Pre Processing Pipeline for Azure Custom Speech service
MIT License
This process will correlate the official transcription for the file with the text recognised from the Speech to Text Cognitive Service and generate a transcription file to be fed into the Custom Speech API. This will enable training on individual speakers with distinct accents and also apply accoustic models to filter out unwanted noise.
We will correlate recognised text with the official transcription using NLP semantic search, fuzzy matching and regular expressions as a last resort. Once trained on a single transcription file, we will use the custom model from the Custom Speech service for more accuracy which in turn will generate higher accuracy transcription files.

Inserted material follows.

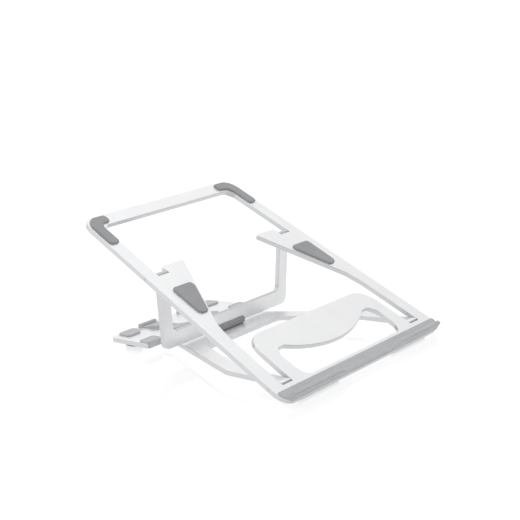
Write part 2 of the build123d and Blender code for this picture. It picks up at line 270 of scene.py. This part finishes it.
def make_world():
    """White backdrop; the light itself fades from a bright top to a dimmer front horizon."""
    world = bpy.data.worlds.new("studio")
    world.use_nodes = True
    tree = world.node_tree
    background = tree.nodes["Background"]
    coord = tree.nodes.new("ShaderNodeTexCoord")
    axes = tree.nodes.new("ShaderNodeSeparateXYZ")
    tree.links.new(coord.outputs["Generated"], axes.inputs[0])
    sky = tree.nodes.new("ShaderNodeMapRange")
    sky.interpolation_type = "SMOOTHSTEP"
    for key, value in zip(("From Min", "From Max", "To Min", "To Max"), (-0.1, 0.9, 0.62, 1.12)):
        sky.inputs[key].default_value = value
    tree.links.new(axes.outputs["Z"], sky.inputs["Value"])
    depth = tree.nodes.new("ShaderNodeMapRange")
    depth.interpolation_type = "SMOOTHSTEP"
    for key, value in zip(("From Min", "From Max", "To Min", "To Max"), (-0.9, 0.6, 0.62, 1.10)):
        depth.inputs[key].default_value = value
    tree.links.new(axes.outputs["Y"], depth.inputs["Value"])
    light = tree.nodes.new("ShaderNodeMath")
    light.operation = "MULTIPLY"
    tree.links.new(sky.outputs[0], light.inputs[0])
    tree.links.new(depth.outputs[0], light.inputs[1])
    path = tree.nodes.new("ShaderNodeLightPath")
    seen = tree.nodes.new("ShaderNodeMix")
    tree.links.new(path.outputs["Is Camera Ray"], seen.inputs["Factor"])
    tree.links.new(light.outputs[0], seen.inputs[2])
    seen.inputs[3].default_value = 1.0
    tree.links.new(seen.outputs[0], background.inputs["Strength"])
    background.inputs["Color"].default_value = (1.0, 1.0, 1.0, 1.0)
    bpy.context.scene.world = world


make_floor()
make_world()
add_area("top_box", (0.1, 0.1, 1.6), (0, 0, 0), (1.6, 1.6), TOP_WATTS)
add_area("front_box", (-1.2, -1.4, 0.9), (0, 0, 0.05), (1.0, 0.8), FRONT_WATTS)

# ---------------------------------------------------------------- camera
# The view is described in the base plate's own frame, which leans back by BASE_TILT.
# The hinge distances are metres from the camera to the middle of the front hinge.
CAMERA_TURN = math.radians(58.4)
CAMERA_DIP = math.radians(12.7)
HINGE_AHEAD, HINGE_RIGHT, HINGE_BELOW = 1.3854, 0.0745, 0.0729
FOCAL_MM, SENSOR_MM = 118.45, 36.0

lean = Matrix.Rotation(-BASE_TILT, 3, "X")
ahead = lean @ Vector((math.sin(CAMERA_TURN) * math.cos(CAMERA_DIP),
                       math.cos(CAMERA_TURN) * math.cos(CAMERA_DIP),
                       -math.sin(CAMERA_DIP)))
right = lean @ Vector((math.cos(CAMERA_TURN), -math.sin(CAMERA_TURN), 0.0))
below = ahead.cross(right)

lens = bpy.data.cameras.new("camera")
lens.sensor_width = SENSOR_MM
lens.lens = FOCAL_MM
lens.clip_start = 0.05
lens.clip_end = 100.0
camera = bpy.data.objects.new("camera", lens)
bpy.context.scene.collection.objects.link(camera)
spot = FRONT_HINGE - ahead * HINGE_AHEAD - right * HINGE_RIGHT - below * HINGE_BELOW
axes = Matrix((right, -below, -ahead)).transposed().to_4x4()
camera.matrix_world = Matrix.Translation(spot) @ axes
bpy.context.scene.camera = camera
bpy.context.scene.view_settings.view_transform = "Standard"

pip install -r requirements.txt
.python -m spacy download en_core_web_lg
WORD_SLIDE = 20
WORD_PAD = 20
SUBSTRING_PAD = 3
TRANSCRIBED_FILE = '/Users/shanepeckham/sources/video/File/11_WTA_ROM_STEPvGARC_2018/11_WTA_ROM_STEPvGARC_2018.txt'
AUDIO_PROCESSED_FILE = '/Users/shanepeckham/sources/video/File/11_WTA_ROM_STEPvGARC_2018/11_WTA_ROM_STEPvGARC_OFFSET.txt'
GENERATED_TRANSCRIPT_FILE = '/Users/shanepeckham/sources/video/Results2/11_WTA_ROM_STEPvGARC_TRANSCRIPT_OUTPUT.txt'
PASS2_THRESHOLD = 80
PASS3_THRESHOLD = 72